The bill, which failed to pass the Australian Senate earlier this year, had undergone severe consensus building amendments prior to its reintroduction.   Its newest form included broad measures to make carbon-based energy (such as those derived from coal) more expensive by means of a tax.  Now, with its senatorial defeat, Mr. Rudd is off to Copenhagen empty handed.  Perhaps an energy policy based on higher taxes was never a wise approach. 
 
On the other side of the senate aisle a different type of climate change was occurring: a shift in power and political loyalties.  A coalition of Liberals and Nationals used this opportunity to define itself as an opposition to be reckoned with when they elected a new leader, Tony Abbot, and stood fast against climate alarmism.  Mr.

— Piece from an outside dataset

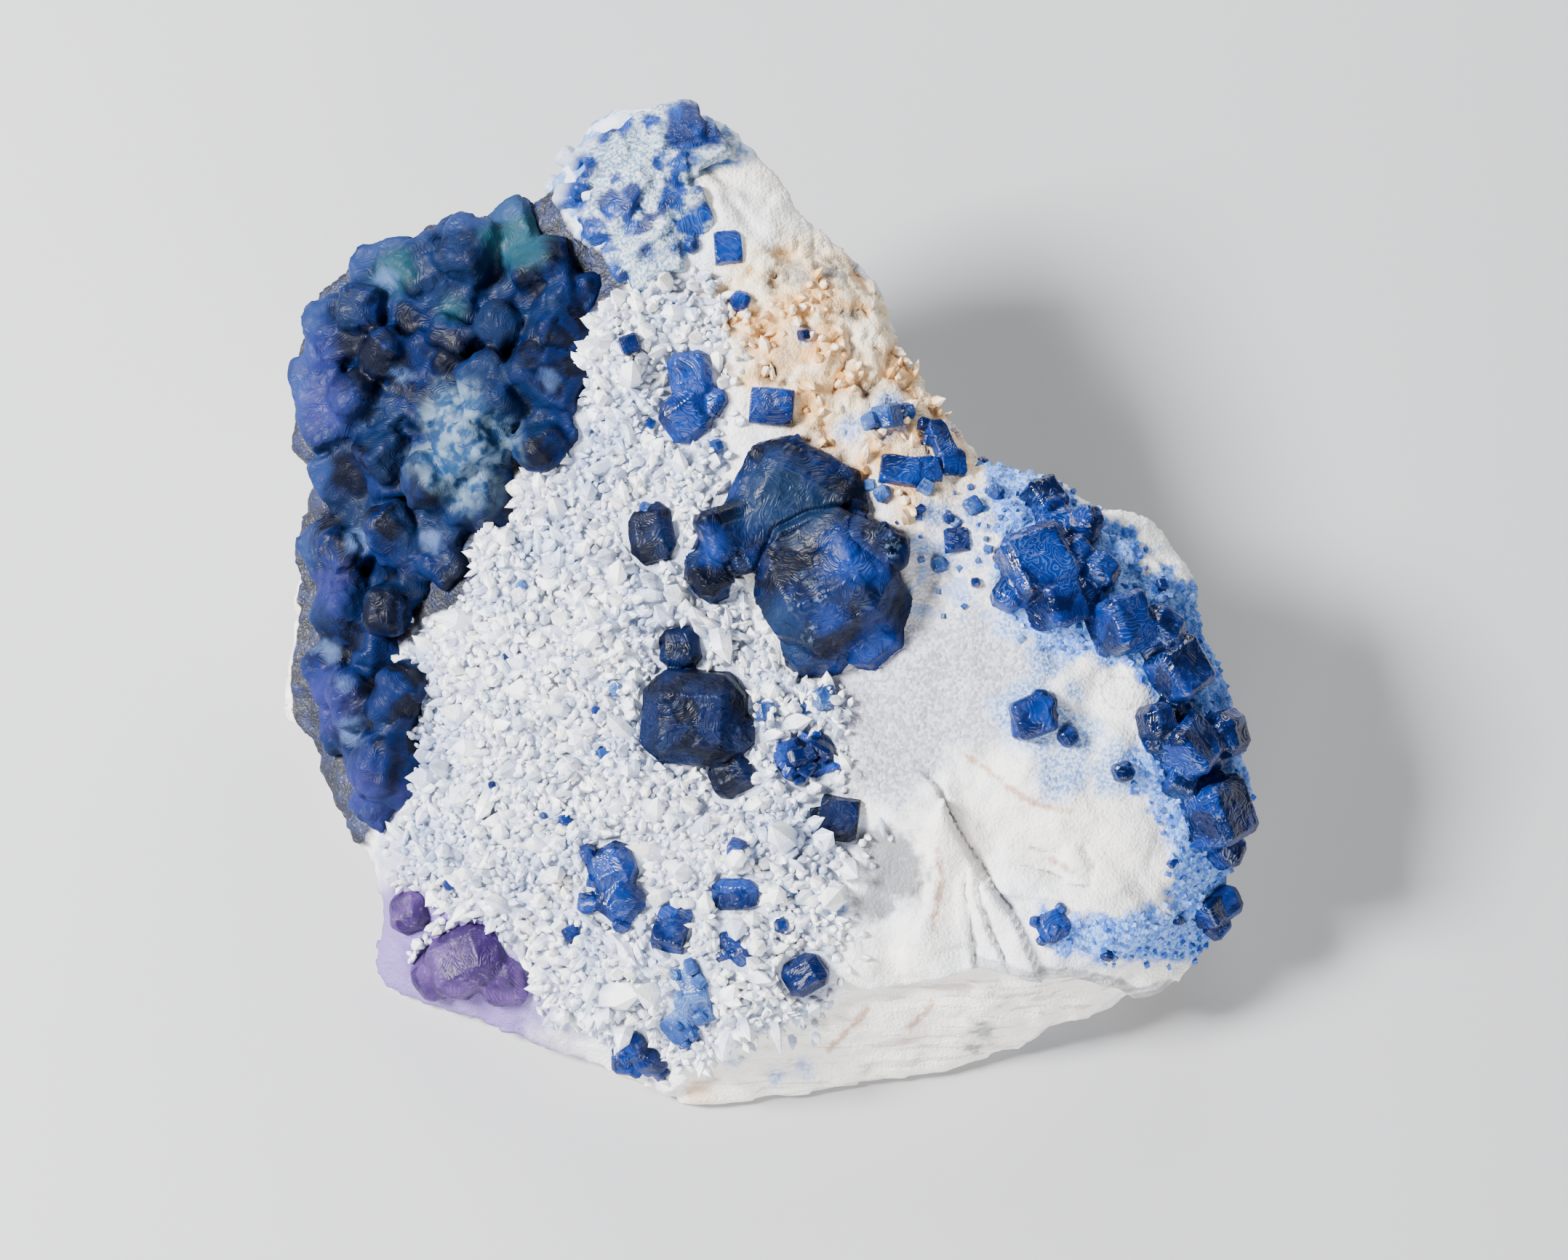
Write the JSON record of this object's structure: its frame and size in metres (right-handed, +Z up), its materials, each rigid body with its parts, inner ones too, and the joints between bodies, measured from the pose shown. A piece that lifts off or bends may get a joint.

Abbot was not only a critic of Rudd’s tax solution but is a sound proponent for Australia’s coal industry, an industry which is fast being realized as a domestic solution to energy security on both sides of the antipodes.
 
It seems the political tide may indeed be turning in favour of reason, though there are still severe obstacles to overcome.  Rudd´s failure, along with the emails of East Anglia and inaction in the UN’s climate summit prove that climate alarmism is never a sensible political course.  Unfortunately the revelations of the last few months will do little to correct years of panic-caused, unnecessary climate industry and infrastructure (such as Environmental Ministers in the highest levels of government).  There is hope, however, that these developments will serve as a reminder to those in power that irrational fear does little to build true political consensus.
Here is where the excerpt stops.